TASK REQUIREMENTS >>
Return only this: the line with "What bpy script" and all the lines that follow it below, through the final one, exactly as they are.

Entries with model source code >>
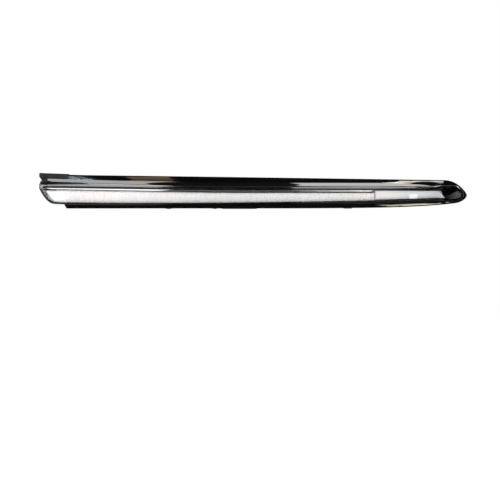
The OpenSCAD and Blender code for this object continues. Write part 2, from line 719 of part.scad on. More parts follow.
// Fixing points, pins and hooks of the housing
module boss_places() {
    for (i = [-1 : 1]) translate([i * boss_pitch, mount_d, fix_z]) children();
}
module bosses() {
    for (x = [-boss_pitch, 0, boss_pitch])
        translate([x, 0, fix_z]) rod(boss_r, bow_y(x, housing_d) - 1, mount_d);
}
pin_x = x_l + 38;
fin_x = x_n - 26;
module feed_places() {
    for (s = [-1, 1]) translate([feed_x + s * feed_p / 2, 0, feed_z]) children();
}
module driver_posts() {
    for (x = [driver_x0 + 3, driver_x1 - 3]) translate([x, 0, driver_z0 + 3]) children();
    translate([(driver_x0 + driver_x1) / 2 + 8, 0, driver_z1 - 3]) children();
}
module cover_corners() {
    for (x = [box_x0 + corner, box_x1 - corner], z = [box_z0 + corner, box_z1 - corner])
        translate([x, 0, z]) children();
}
module box_cavity() {
    block(box_x0 + wall_h, box_x1 - wall_h, 0, box_y + 1, box_z0 + wall_h, box_z1 - wall_h);
}
module housing_hooks() {
    for (h = sill_hooks) on_bow(h[0], sill_flange_d) {
        z0 = outline_low(h[0]) - hook_proud;
        block(-h[1] / 2, h[1] / 2, gap, gap + hook_t, z0, lens_low(h[0]) + 0.5);
        block(-h[1] / 2, h[1] / 2, -1.4, gap + 0.1, z0, z0 + hook_proud - 0.12);
    }
    for (x = top_hooks) on_bow(x, top_flange_d)
        block(-5, 5, gap, gap + hook_t, lens_top(x) - 0.5, outline_top(x) - 0.8);
}
module shut_rib() {
    xs = leg_x(x_l + 0.8, x_l + 70, 10);
    intersection() {
        bow_slab(skirt_d + 1, skirt_d + 3);
        prism(-5, 80) polygon(concat(
            [for (x = xs) [x, seat_top(x) + 1.2]],
            [for (i = [len(xs) - 1 : -1 : 0]) [xs[i], lens_top(xs[i]) - 0.5]]
        ));
    }
}
module housing_ribs() {
    for (x = [x_l + 16 : 22 : x_n - 10])
        if ((x < box_x0 - 2 || x > box_x1 + 2) && abs(x - vent_x) > vent_r + 4)
            intersection() {
                bow_slab(housing_d - 0.5, housing_d + 2.5);
                prism(-5, 80) intersection() {
                    body_to(x_n, 0.6);
                    translate([x - 0.7, -20]) square([1.4, 50]);
                }
            }
}
module housing() {
    color([0.1, 0.1, 0.105]) placed() difference() {
        union() {
            difference() {
                intersection() {
                    bow_slab(skirt_d + gap + 0.1, housing_d);
                    prism(-5, 80) seat_outline();
                }
                intersection() {
                    bow_slab(skirt_d, d_cavity);
                    prism(-5, 80) offset(delta = -wall_h) seat_outline();
                }
                box_bite();
            }
            difference() {
                intersection() {
                    bow_slab(housing_d - 0.1, mount_d + 10);
                    block(box_x0, box_x1, 0, box_y, box_z0, box_z1);
                }
                difference() {
                    box_cavity();
                    bow_slab(-5, housing_d);
                    cover_corners() rod(column_r, d_cavity, box_y);
                    driver_posts() rod(post_r, d_cavity - 4, driver_y - 0.02);
                }
                cover_corners() rod(screw_r, box_y - 6, box_y + 1);
            }
            bosses();
            shut_rib();
            translate([pin_x, 0, fix_z]) rod(pin_r + 1.5, bow_y(pin_x, housing_d) - 1, mount_d);
            translate([pin_x, 0, fix_z]) rod(pin_r, mount_d - 1, mount_d + pin_l);
            translate([fin_x, 0, fix_z])
                block(-4, 4, bow_y(fin_x, housing_d) - 0.8, mount_d + pin_l - 1, -1.2, 1.2);
            on_bow(vent_x, housing_d) translate([0, 0, fix_z]) rod(vent_r, -0.2, 3);
            housing_ribs();
            housing_hooks();
            intersection() {
                board_screw_places() rod(3, board_t + spread_t + 0.2, 7);
                bow_slab(d_spread + spread_t + 0.05, d_cavity + 0.5);
                prism(-5, 80) body_to(x_n, 0.5);
            }
        }
        boss_places() rod(thread_r + 1.4, -insert_l - 0.05, 1);
        board_screw_places() rod(screw_r, 0, d_cavity - d_board + 0.3);
        on_bow(vent_x, housing_d) translate([0, 0, fix_z]) rod(vent_hole_r, -5, 5);
        feed_places() rod(feed_r + 0.6, d_board, driver_y - 1);
        driver_posts() rod(screw_r, driver_y - 4, driver_y + 1);
    }
}
module box_bite() {
    intersection() {
        bow_slab(housing_d - 0.05, housing_d + 5);
        block(box_x0 + wall_h, box_x1 - wall_h, 0, box_y, box_z0 + wall_h, box_z1 - wall_h);
    }
}
module mount_inserts() {
    color([0.8, 0.65, 0.3]) placed() boss_places() difference() {
        rod(thread_r + 1.4, -insert_l, 0);
        rod(thread_r, -insert_l - 1, 1);
    }
}
module vent_cap() {
    color([0.12, 0.12, 0.12]) placed() on_bow(vent_x, housing_d) translate([0, 0, fix_z]) difference() {
        rod(vent_r + 1.6, 1, 5.2);
        rod(vent_r + 0.05, 0, 3.9);
        for (a = [0 : 45 : 315]) rotate([0, a, 0]) block(-0.7, 0.7, 0, 2, vent_r + 0.2, vent_r + 2);
    }
}
module vent_membrane() {
    color([0.95, 0.95, 0.95]) placed() on_bow(vent_x, housing_d) translate([0, 0, fix_z])
        rod(vent_r - 0.6, 3.02, 3.3);
}

// Driver board and its parts
module driver_board() {
    color([0.1, 0.35, 0.2]) placed() difference() {
        block(driver_x0, driver_x1, driver_y, driver_y + board_t, driver_z0, driver_z1);
        driver_posts() rod(screw_r + slack, driver_y - 1, driver_top + 1);
        feed_places() rod(feed_r + slack, driver_y - 1, driver_top + 1);
        cover_corners() rod(column_r + 0.4, driver_y - 1, driver_top + 1);
        blade_places() block(-blade_w / 2 - slack, blade_w / 2 + slack, driver_y - 1, driver_top + 1,
            -blade_t / 2 - slack, blade_t / 2 + slack);
    }
}
module driver_screws() {
    color([0.6, 0.6, 0.62]) placed() driver_posts() union() {
        rod(screw_r, driver_y - 3.5, driver_y + board_t);
        rod(head_r, driver_y + board_t, driver_y + board_t + head_t);
    }
}
module driver_coil() {
    color([0.45, 0.28, 0.12]) placed() translate([feed_x - coil_in, 0, row_z - 0.5]) difference() {
        rod(3.6, driver_top, driver_top + 3.6);
        rod(1.4, driver_top + 1, driver_top + 4);
    }
}
module driver_capacitors() {
    color([0.5, 0.5, 0.55]) placed()
        for (s = [0, 1]) translate([feed_x - can_in - s * can_p, 0, row_z - 0.5])
            rod(can_r, driver_top, driver_top + 3.4);
}
module driver_chips() {
    color([0.06, 0.06, 0.06]) placed()
        for (c = chips)
            translate([feed_x + c[0], 0, row_z - 1.2])
                block(0, c[1], driver_top, driver_top + 1.2, -c[2] / 2, c[2] / 2);
}
module feed_pins() {
    color([0.85, 0.7, 0.35]) placed() feed_places() rod(feed_r, bow_y(feed_x, d_board) - 0.8, driver_top + 0.8);
}

// Finned cover, its seal and screws
module cover_seal() {
    color([0.08, 0.08, 0.08]) placed() difference() {
        block(box_x0 + 0.2, box_x1 - 0.2, box_y, box_y + seal_t, box_z0 + 0.2, box_z1 - 0.2);
        block(box_x0 + 0.2 + seal_w, box_x1 - 0.2 - seal_w, box_y - 1, box_y + 2, box_z0 + 0.2 + seal_w, box_z1 - 0.2 - seal_w);
        cover_corners() rod(screw_r + 0.3, box_y - 1, box_y + 2);
    }
}
module rear_cover() {
    y0 = box_y + seal_t;
    fin_n = floor((fins_x1 - box_x0 - 6) / fin_p);
    color([0.62, 0.63, 0.65]) placed() difference() {
        union() {
            block(box_x0, box_x1, y0, y0 + cover_t, box_z0, box_z1);
            for (i = [0 : fin_n])
                translate([(box_x0 + 6 + fins_x1) / 2 + (i - fin_n / 2) * fin_p, 0, 0])
                    block(-0.6, 0.6, y0, y0 + cover_t + fin_h, box_z0 + 1, box_z1 - 1);
        }
        cover_corners() rod(screw_r + slack, y0 - 1, y0 + cover_t + 1);
        translate([socket_x, 0, row_z - 0.6]) prism(y0 - 1, y0 + cover_t + 1)
            rounded(socket_w - 1 + 2 * slack, socket_h - 1 + 2 * slack, 1);
    }
}
module cover_screws() {
    y1 = box_y + seal_t + cover_t;
    color([0.55, 0.55, 0.57]) placed() cover_corners() difference() {
        union() {
            rod(screw_r, y1 - 7, y1);
            rod(head_r, y1, y1 + head_t);
        }
        translate([0, y1 + head_t - 0.6, 0]) rotate([-90, 0, 0]) cylinder(r = 0.8, h = 1, $fn = 6);
    }
}

// Connector: shell seated in the cover's window, blades soldered to the driver board
shell_y = box_y + seal_t + cover_t + 0.6;
module blade_places() {
    for (i = [-1 : 1]) translate([socket_x + i * blade_p, 0, row_z - 0.6]) children();
}
module rounded(w, h, r) {
    offset(r = r, $fn = 32) square([w - 2 * r, h - 2 * r], center = true);
}
module connector_shell() {
    y0 = shell_y;
    color([0.14, 0.14, 0.15]) placed() translate([socket_x, 0, row_z - 0.6]) difference() {
        union() {
            prism(y0, y0 + socket_l) rounded(socket_w + 2 * socket_t, socket_h + 2 * socket_t, 2);
            prism(y0, y0 + 1.6) rounded(socket_w + 2 * socket_t + 2.4, socket_h + 2 * socket_t + 1.6, 2);
            prism(box_y, y0 + 0.1) rounded(socket_w - 1, socket_h - 1, 1);
            translate([0, 0, socket_h / 2 + socket_t]) block(-2.5, 2.5, y0 + 6, y0 + 9, -0.4, 1.2);
        }
        prism(y0 + 3, y0 + socket_l + 1) rounded(socket_w, socket_h, 1.2);
        for (i = [-1 : 1]) translate([i * blade_p, 0, 0])
            block(-blade_w / 2 - slack, blade_w / 2 + slack, box_y - 1, y0 + 4, -blade_t / 2 - slack, blade_t / 2 + slack);
    }
}
module connector_blades() {
    color([0.8, 0.72, 0.45]) placed() blade_places()
        block(-blade_w / 2, blade_w / 2, driver_y - 0.5, shell_y + socket_l - 5, -blade_t / 2, blade_t / 2);
}
module connector_seal() {
    color([0.75, 0.3, 0.12]) placed() translate([socket_x, 0, row_z - 0.6])
        prism(shell_y - 0.58, shell_y - 0.02) difference() {
            rounded(socket_w + 2 * socket_t + 1, socket_h + 2 * socket_t, 2);
            rounded(socket_w, socket_h, 1.2);
        }
}

surround();
end_cap();
chrome_strip();
strip_tape();
outer_lens();
lens_seal();
bezel();
light_bar();
tip_optic();
tip_mask();
reflector();
leds();
led_board_1();
led_board_2();
led_board_3();
led_board_4();
board_links();
board_screws();
heat_spreader();
housing();
mount_inserts();
vent_cap();
vent_membrane();
driver_board();
driver_screws();
driver_coil();
driver_capacitors();
driver_chips();
feed_pins();
cover_seal();
rear_cover();
cover_screws();
connector_shell();
connector_blades();
connector_seal();
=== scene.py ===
import json
import math

import bmesh
import bpy
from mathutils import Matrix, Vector


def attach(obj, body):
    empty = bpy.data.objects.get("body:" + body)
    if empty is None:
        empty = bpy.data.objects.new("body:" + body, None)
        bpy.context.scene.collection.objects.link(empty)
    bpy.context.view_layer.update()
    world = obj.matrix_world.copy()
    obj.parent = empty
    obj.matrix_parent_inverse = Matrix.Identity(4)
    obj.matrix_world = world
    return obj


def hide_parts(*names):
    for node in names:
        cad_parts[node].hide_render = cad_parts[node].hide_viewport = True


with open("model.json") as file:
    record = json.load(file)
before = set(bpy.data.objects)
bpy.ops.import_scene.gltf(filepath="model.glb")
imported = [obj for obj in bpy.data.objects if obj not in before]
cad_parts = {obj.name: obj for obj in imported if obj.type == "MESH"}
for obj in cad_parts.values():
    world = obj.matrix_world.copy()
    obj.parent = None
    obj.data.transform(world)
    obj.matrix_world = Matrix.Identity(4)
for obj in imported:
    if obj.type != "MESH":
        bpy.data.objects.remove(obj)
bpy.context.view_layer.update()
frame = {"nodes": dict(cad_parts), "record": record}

scene = bpy.context.scene
scene.view_settings.view_transform = "Standard"

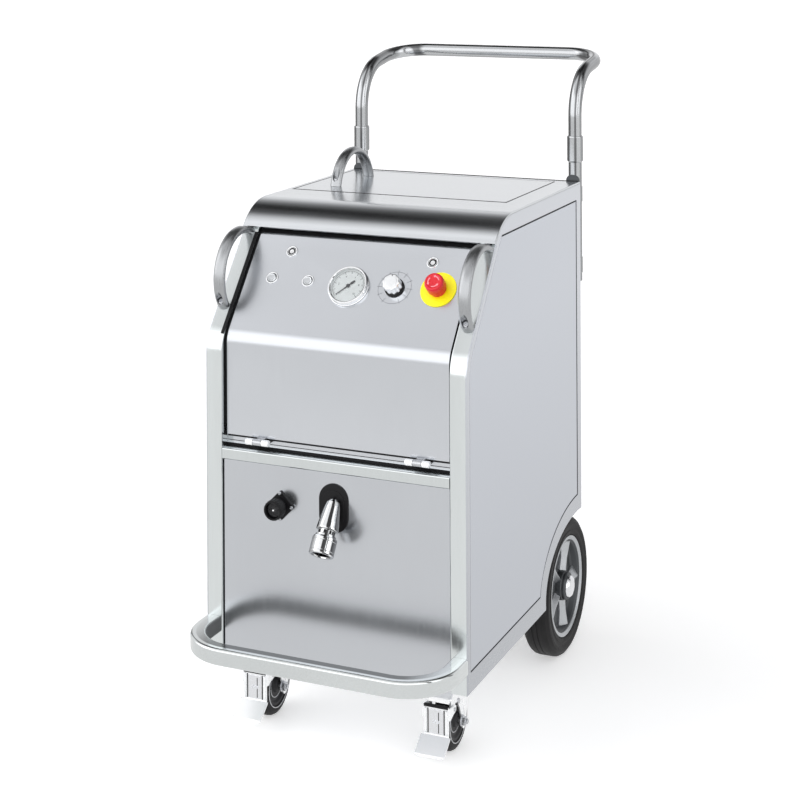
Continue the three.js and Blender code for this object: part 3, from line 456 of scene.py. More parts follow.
def shade_bumper(mat):
    """Dims the bar's inner wall and the inner part of its top, which see only the machine."""
    tree, base, tint = tint_of(mat)
    place = split(tree, geometry(tree, "Position"))
    upward = split(tree, geometry(tree, "Normal"))["Z"]
    corner = (HALF_WIDTH - BUMPER_R) / 1000, POST_FACE_Y + (BUMPER_R - BUMPER_REACH) / 1000
    width = maths(tree, "ABSOLUTE", place["X"])
    along = maths(tree, "MAXIMUM", maths(tree, "SUBTRACT", width, corner[0]), 0.0)
    ahead = maths(tree, "MAXIMUM", maths(tree, "SUBTRACT", corner[1], place["Y"]), 0.0)
    squares = [maths(tree, "MULTIPLY", side, side) for side in (along, ahead)]
    radius = maths(tree, "SQRT", maths(tree, "ADD", *squares))
    depth = maths(tree, "SUBTRACT", BUMPER_R / 1000, radius)
    flat = map_range(tree, upward, 0.9, 0.98, 0.0, 0.8)
    top = maths(tree, "MULTIPLY", flat, map_range(tree, depth, 0.0085, 0.011, 0.0, 1.0))
    top = maths(tree, "MULTIPLY", top, map_range(tree, width, 0.17, 0.225, 1.0, 0.1))
    wall = map_range(tree, depth, 0.0215, 0.0262, 0.0, 0.7)
    gloss = principled(mat)["Roughness"]
    feed(tree, maths(tree, "MAXIMUM", gloss.links[0].from_socket, wall), gloss)
    keep = maths(tree, "SUBTRACT", 1.0, maths(tree, "MAXIMUM", top, wall))
    feed(tree, scaled(tree, tint, keep), base)
    return mat


SIDE_DIM_FROM, SIDE_DIM_TO = 0.7, 0.2


def dim_low(mat, keep):
    """Dims a side sheet toward its lower edge, where it sees the machine's own shade on the floor."""
    tree, base, tint = tint_of(mat)
    height = split(tree, geometry(tree, "Position"))["Z"]
    feed(tree, scaled(tree, tint, map_range(tree, height, SIDE_DIM_TO, SIDE_DIM_FROM, keep, 1.0)), base)
    return mat


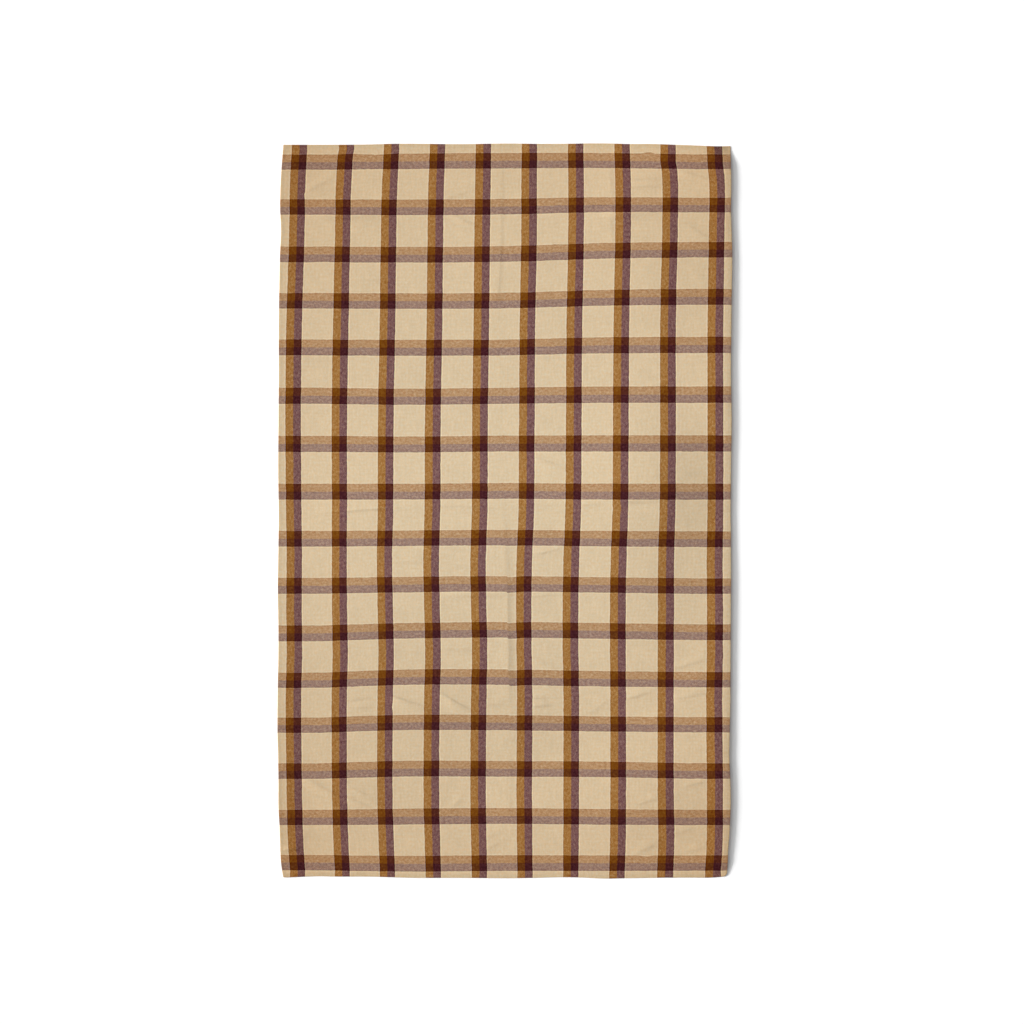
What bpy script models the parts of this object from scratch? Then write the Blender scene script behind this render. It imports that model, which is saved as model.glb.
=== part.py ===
"""A woven tablecloth with a narrow hem, spread out face up on a flat surface.

+X runs across the cloth, +Y up its length and +Z out of its face. The origin lies under the middle
of the cloth, on the surface that it rests on. Lengths are in metres, or in millimetres in the
columns that end in _mm.
"""

import math
from collections import namedtuple

import bmesh
import bpy
from mathutils import Vector
from mathutils.geometry import delaunay_2d_cdt

MM = 0.001

# The cut cloth and its hem, which is turned under twice
WIDTH = 1.400
LENGTH = 2.270
CLOTH_THICKNESS = 0.0012
HEM_THICKNESS = 0.0020
HEM_WIDTH = 0.012
HEM_STEP = 0.0015
HEM_SAG_WIDTH = 0.070
WORN_CORNER_RADIUS = 0.011

# How finely the form is drawn
OUTLINE_SPACING = 0.045
ARC_STEPS = 6
FOLD_SPACING = 0.055
CREASE_STEPS = 6
SWELL_STEPS = 12
SWELL_RINGS = (0.33, 0.67, 1.0)
HEM_SAG_LINES = (0.33, 0.67, 1.0)
RIGHT_LIFT_LINES = (0.35, 0.65, 0.85, 1.0)
FOLD_END_INSET = 0.030
MERGE_DISTANCE = 0.0001

# How the long edges lie at heights up the cloth: each edge's shift to the right of its cut line
Side = namedtuple("Side", "along left_mm right_mm")
SIDES = (
    Side(-1.135, 12, -15),
    Side(-1.124, 10, -14),
    Side(-1.100, 6, -12),
    Side(-1.060, 3, -11),
    Side(-0.990, 1, -6),
    Side(-0.910, -3, -3),
    Side(-0.840, -3, -4),
    Side(-0.760, -4, -7),
    Side(-0.690, -5, -6),
    Side(-0.600, -5, -4),
    Side(-0.400, -3, -3),
    Side(-0.240, -5, -2),
    Side(-0.100, -3, -2),
    Side(-0.010, -2, -3),
    Side(0.130, -4, -2),
    Side(0.280, -3, 0),
    Side(0.430, -2, -2),
    Side(0.570, -2, -1),
    Side(0.720, 0, 2),
    Side(0.800, 2, 3),
    Side(0.870, 5, 0),
    Side(0.940, 2, -2),
    Side(1.020, 4, -1),
    Side(1.110, 10, -3),
    Side(1.135, 12, -3),
)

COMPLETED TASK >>
What bpy script models the parts of this object from scratch? Then write the Blender scene script behind this render. It imports that model, which is saved as model.glb.
=== part.py ===
"""A woven tablecloth with a narrow hem, spread out face up on a flat surface.

+X runs across the cloth, +Y up its length and +Z out of its face. The origin lies under the middle
of the cloth, on the surface that it rests on. Lengths are in metres, or in millimetres in the
columns that end in _mm.
"""

import math
from collections import namedtuple

import bmesh
import bpy
from mathutils import Vector
from mathutils.geometry import delaunay_2d_cdt

MM = 0.001

# The cut cloth and its hem, which is turned under twice
WIDTH = 1.400
LENGTH = 2.270
CLOTH_THICKNESS = 0.0012
HEM_THICKNESS = 0.0020
HEM_WIDTH = 0.012
HEM_STEP = 0.0015
HEM_SAG_WIDTH = 0.070
WORN_CORNER_RADIUS = 0.011

# How finely the form is drawn
OUTLINE_SPACING = 0.045
ARC_STEPS = 6
FOLD_SPACING = 0.055
CREASE_STEPS = 6
SWELL_STEPS = 12
SWELL_RINGS = (0.33, 0.67, 1.0)
HEM_SAG_LINES = (0.33, 0.67, 1.0)
RIGHT_LIFT_LINES = (0.35, 0.65, 0.85, 1.0)
FOLD_END_INSET = 0.030
MERGE_DISTANCE = 0.0001

# How the long edges lie at heights up the cloth: each edge's shift to the right of its cut line
Side = namedtuple("Side", "along left_mm right_mm")
SIDES = (
    Side(-1.135, 12, -15),
    Side(-1.124, 10, -14),
    Side(-1.100, 6, -12),
    Side(-1.060, 3, -11),
    Side(-0.990, 1, -6),
    Side(-0.910, -3, -3),
    Side(-0.840, -3, -4),
    Side(-0.760, -4, -7),
    Side(-0.690, -5, -6),
    Side(-0.600, -5, -4),
    Side(-0.400, -3, -3),
    Side(-0.240, -5, -2),
    Side(-0.100, -3, -2),
    Side(-0.010, -2, -3),
    Side(0.130, -4, -2),
    Side(0.280, -3, 0),
    Side(0.430, -2, -2),
    Side(0.570, -2, -1),
    Side(0.720, 0, 2),
    Side(0.800, 2, 3),
    Side(0.870, 5, 0),
    Side(0.940, 2, -2),
    Side(1.020, 4, -1),
    Side(1.110, 10, -3),
    Side(1.135, 12, -3),
)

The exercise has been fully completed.